Wir stellen im Folgenden die Vortheile zusammen, welche der neue Schreibtelegrah
– anderen bekannten Telegraphen gegenüber – in sich vereinigt:
1) Die Construction desselben ist einfacher als die aller bis jetzt bekannt
gewordenen Telegraphen, welche zum Zweck hatten, mittelst einer für Jedermann
lesbaren Schrift zu telegraphiren.
2) Jeder einigermaßen gebildete Mann kann in weniger als einem Tag sich diejenigen
Fertigkeiten aneignen, welche zur Handhabung des Telegraphen erforderlich sind,
indem man nur auf diejenige Taste zu drücken nöthig hat, die mit dem betreffenden
Buchstaben bezeichnet ist.
3) Verglichen mit den bis jetzt bekannten und in Anwendung gebrachten Telegraphen,
übertrifft er diese an Geschwindigkeit, indem je nach Umständen 120 bis 160
Buchstaben in der Minute in der Schrift des kleinen lateinischen Alphabets
telegraphirt werden können.
4) Die Richtigkeit des folgenden Buchstabens hängt nie von dem vorangegangenen ab,
auch rückt das Papier nie weiter vor, als für den betreffenden Buchstaben bestimmt
ist, so daß, ob langsam oder schnell telegraphirt wird, die Zwischenräume sich stets
gleich bleiben; auch hat man die Größe derselben zwischen Worten und Sätzen ganz in
seiner Gewalt. Es kann eine Depesche gleichzeitig so vielfach geschrieben werden als
Telegraphen in der Kette eingeschaltet sind.

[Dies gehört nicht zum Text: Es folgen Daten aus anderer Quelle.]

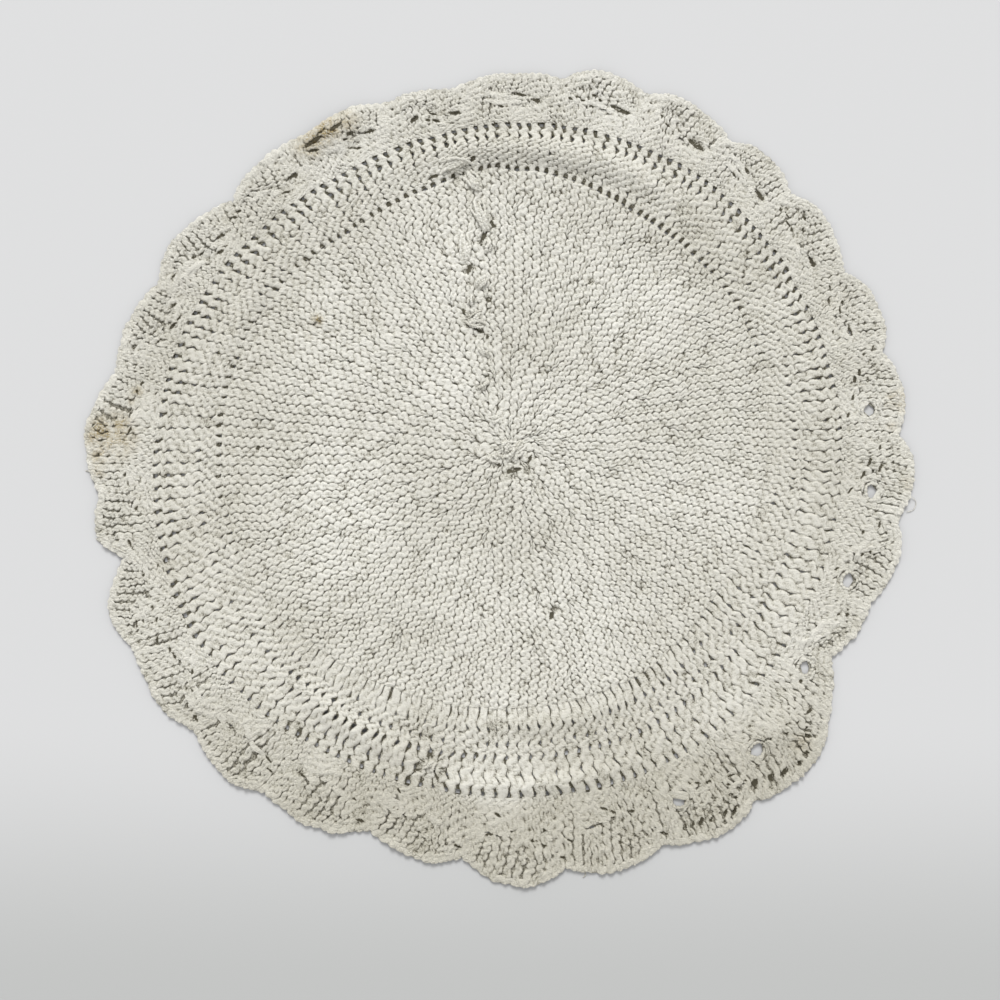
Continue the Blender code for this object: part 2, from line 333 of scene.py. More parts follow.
def ribSurface(lay, rib, along, stitch, wide, relief, uneven, foot=None, keep=None, smooth=None, slits=()):
    # rib (n,), along, stitch, wide and foot (n, rows); uneven is (lobes, crests, gaps, joins) at each row;
    # gives verts in mm, faces and painted shade, darker the lower the yarn lies
    edge = np.array(weave[relief["edges"]])[None, None, :]
    count, rows, columns = along.shape[0], along.shape[1], edge.shape[2]
    shape3 = (count, rows, columns)
    stitch = stitch[..., None]
    dome = np.zeros(shape3)
    tight = 1 - relief["gap"] * uneven[2][..., None]
    for side, late in ((-0.5, 0.0), (0.5, 0.5)):
        off = stitch - late + relief["lean"] * (edge - side)
        off = off - np.round(off)
        far = (off / (relief["half"] * tight)) ** 2 + ((edge - side) / (relief["broad"] * tight)) ** 2
        dome = np.maximum(dome, np.sqrt(np.clip(1 - far, 0, 1)))
    if smooth is not None:
        flat = smooth[1][..., None] * (1 - edge ** 2) ** 0.6
        dome = dome + (flat - dome) * smooth[0][..., None]
    body = relief["body"] * (1 - np.abs(edge) ** 3)
    high = body + (1 - body) * dome ** relief["plump"] * np.clip(uneven[0][..., None], weave["leastLobe"], 1)
    meet = np.clip(np.cos(2 * np.pi * (stitch - relief["meet"])), 0, 1) ** 0.6
    high = np.maximum(high, relief["bridge"] * meet * uneven[3][..., None] * np.abs(edge) ** 1.5)
    across = wide[..., None] * (edge - relief["sway"] * np.cos(2 * np.pi * stitch))
    reach = np.broadcast_to(along[..., None], shape3)
    lane = np.broadcast_to(rib[:, None, None], shape3)
    x, y = lay(lane, across, reach)
    low = relief["foot"] if foot is None else foot[..., None]
    tall = (relief["crest"] - low) * (1 + relief["lumpy"] * tufts(x, y)) + uneven[1][..., None]
    tall = tall * (1 - marked(x, y, flaws["loose"]))
    z = low + tall * high + dice.normal(0, weave["rough"], shape3)
    deep = slitDepth(x, y, flaws["slits"] + list(slits))
    z = np.maximum(z - weave["slitDrop"] * deep, np.minimum(z, weave["lowest"]))
    # painted shade: the lower the yarn lies, the darker its colour, so grooves and pits are painted dark
    shade = (z - relief["foot"]) / (relief["crest"] - relief["foot"]) + relief["tone"]
    mottled = tufts(y * weave["mottleScale"] + weave["mottleShift"], x * weave["mottleScale"])
    # slitShade paints shade into the slits
    shade = shade - weave["slitShade"] * deep + weave["mottle"] * mottled
    verts = np.stack([x, y, z + lift(x, y)], -1).reshape(-1, 3)
    spot = np.arange(count * rows * columns).reshape(shape3)
    faces = np.stack([spot[:, :-1, :-1], spot[:, 1:, :-1], spot[:, 1:, 1:], spot[:, :-1, 1:]], -1)
    if keep is not None:
        faces = faces[keep[:, :-1] & keep[:, 1:]]
    return verts, faces.reshape(-1, 4), shade.reshape(-1)


# dirt and stains, with painted shade: the border darker low down and at the bottom, where the light falls
# off
dirtAndShade = dict(
    stainsAndShadow=[  # brown stains, and the painted shadow under the curled rim: x, y, radius, how strong
        (-226, 18, 9, 1), (-221, 15, 14, 0.8), (-217, 21, 6, 0.9), (-231, 13, 6, 0.9), (-228, 4, 6, 0.8),
        (-229, -5, 5, 0.6), (-207, 39, 4, 0.8), (-210, 34, 3, 0.5), (-107.5, 79, 4, 1), (-112, 71, 3, 0.4),
        # (-111, 178), (-101, 185) and (-91, 188): painted shadow under the curled rim, with some stain
        (218, 34, 7, 0.9), (222, -12, 5, 0.3), (-111, 178, 9, 1), (-101, 185, 9, 1), (-91, 188, 8, 0.8),
        (163, -156, 7, 0.35), (214, 20, 4, 0.3), (-190, -60, 9, 0.12),
    ],
    stainAndShadowSpread=1.5, stainAndShadowScale=1.7, broken=(0.75, 0.5, 0.2),  # the tufts break the marks up
    overall=0.24, patchy=0.15,
    worn=(0.22, -8, 75, 95, 130),  # how much less, x, half width, y, half height
    border=(130, 25), rim=(180, 15),  # mm out where each starts, and over how many it grows
    # low, bottom and leftLess shape the painted shade: darker towards the bottom, less so on the left
    top=(110, 70), low=(80, 100), bottom=(150, 60), left=(50, 60),  # mm up, down and to the left
    borderShades=(0.18, -0.1, 0.16),  # everywhere, at the top and low down
    rimShades=(0.05, 0.28, 0.3),  # everywhere, low down and at the bottom
    leftLess=0.4,
)
patches = waves(61, 14, 160, 30)


def stainedAndShadowed(x, y):
    scale, (middle, swing, least) = dirtAndShade["stainAndShadowScale"], dirtAndShade["broken"]
    broken = np.clip(middle + swing * tufts(x * scale, y * scale), least, 1)
    return marked(x, y, dirtAndShade["stainsAndShadow"], dirtAndShade["stainAndShadowSpread"]) * broken


def growing(along, span):
    start, over = span
    return ease((along - start) / over)


def soiledAndShaded(x, y):
    # the border is darker and warmer than the disc from dirt, and painted shade darkens it low down, most of
    # all at the bottom, where the light falls off
    far = np.hypot(x, y)
    low = growing(-y, dirtAndShade["low"]) * (1 - dirtAndShade["leftLess"] * growing(-x, dirtAndShade["left"]))
    much, wornX, wornWide, wornY, wornHigh = dirtAndShade["worn"]
    worn = much * bump((x - wornX) / wornWide) * bump((y - wornY) / wornHigh)
    plain, atTop, atLow = dirtAndShade["borderShades"]
    border = growing(far, dirtAndShade["border"]) * (plain + atTop * growing(y, dirtAndShade["top"]) + atLow * low)
    plain, atLow, atBottom = dirtAndShade["rimShades"]
    rim = growing(far, dirtAndShade["rim"]) * (plain + atLow * low + atBottom * growing(-y, dirtAndShade["bottom"]))
    return np.clip(dirtAndShade["overall"] - worn + border + rim + dirtAndShade["patchy"] * patches(x, y), 0, 1)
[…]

5) Es ist durchaus nicht nöthig, daß beim Beginn einer Depesche jemand bei der Hand
ist, um das Werk in Gang zu setzen, indem die Auslösung desselben von selbst
stattfindet. Ein Sachverständiger reicht hin, um eine Menge Telegraphen zu
beaufsichtigen.
6) Die pecuniären Vortheile betreffend, wird nicht nur durch größere Geschwindigkeit
der Mittheilung an Zeit gewonnen, sondern auch noch dadurch, daß eine Depesche
nicht, wie es gegenwärtig bei den besten Telegraphen der Fall ist, abgeschrieben zu
werden braucht, sondern im Original selbst den betreffenden Behörden oder Privaten
übergeben werden kann. Da folglich alle Abschreibereien wegfallen, so wird das ganze
Telegraphenwesen vereinfacht und weniger kostspielig gemacht.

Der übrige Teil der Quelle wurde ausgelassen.